Dans la postface écrite en 2022, l’auteur revient sur les questions qu’on lui a posé lors des débats organisés après la publication de son ouvrage. Elles ont souvent porté sur le déroulement de l’enquête et sur la façon dont il a été perçu par ces jeunes pendant l’enquête. B. Coquard explique aussi que si les hommes ont rarement lu son livre, les jeunes femmes l’ont plus souvent fait et l’ont fréquemment contacté après pour lui faire part de remarques.

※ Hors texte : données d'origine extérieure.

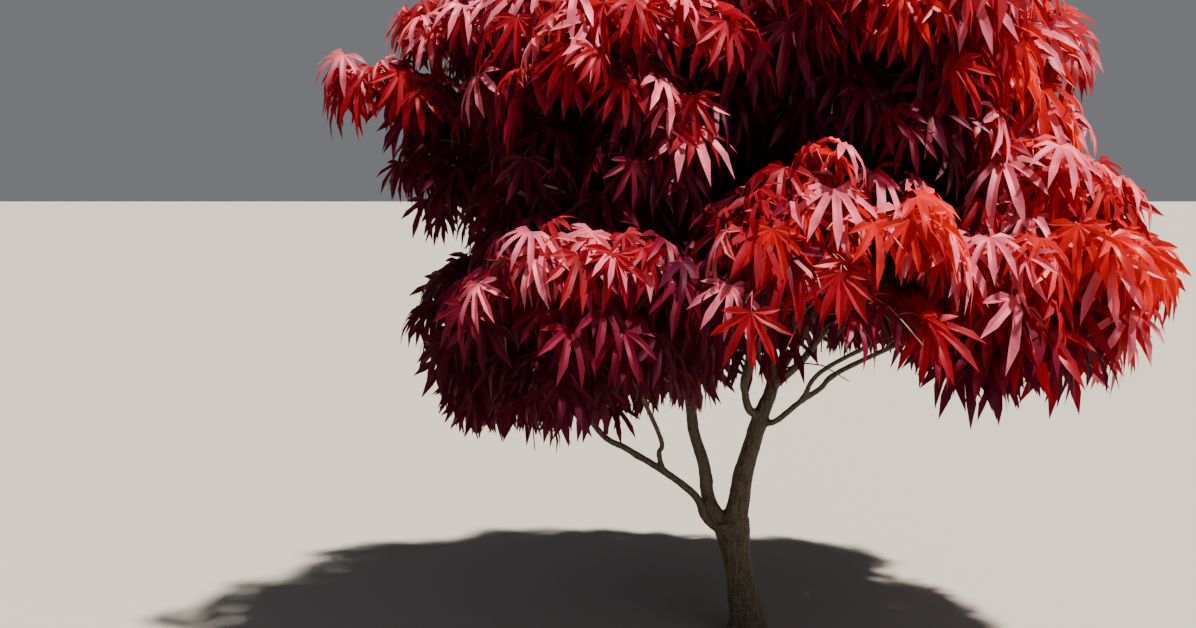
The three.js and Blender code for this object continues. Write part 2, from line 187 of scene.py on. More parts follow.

Très rares sont les études consacrées aux classes populaires dans les campagnes, c’est dire l’intérêt de celle-ci qui nous éclaire sur les transformations des sociétés dans le Grand-Est et au-delà. Cette enquête permet aussi de comprendre les ressorts du ressentiment populaire envers d’autres membres des classes dominées. La tâche de retisser des liens et de refaire du collectif entre les divers groupes des classes populaires dépasse cependant largement les compétences du sociologue.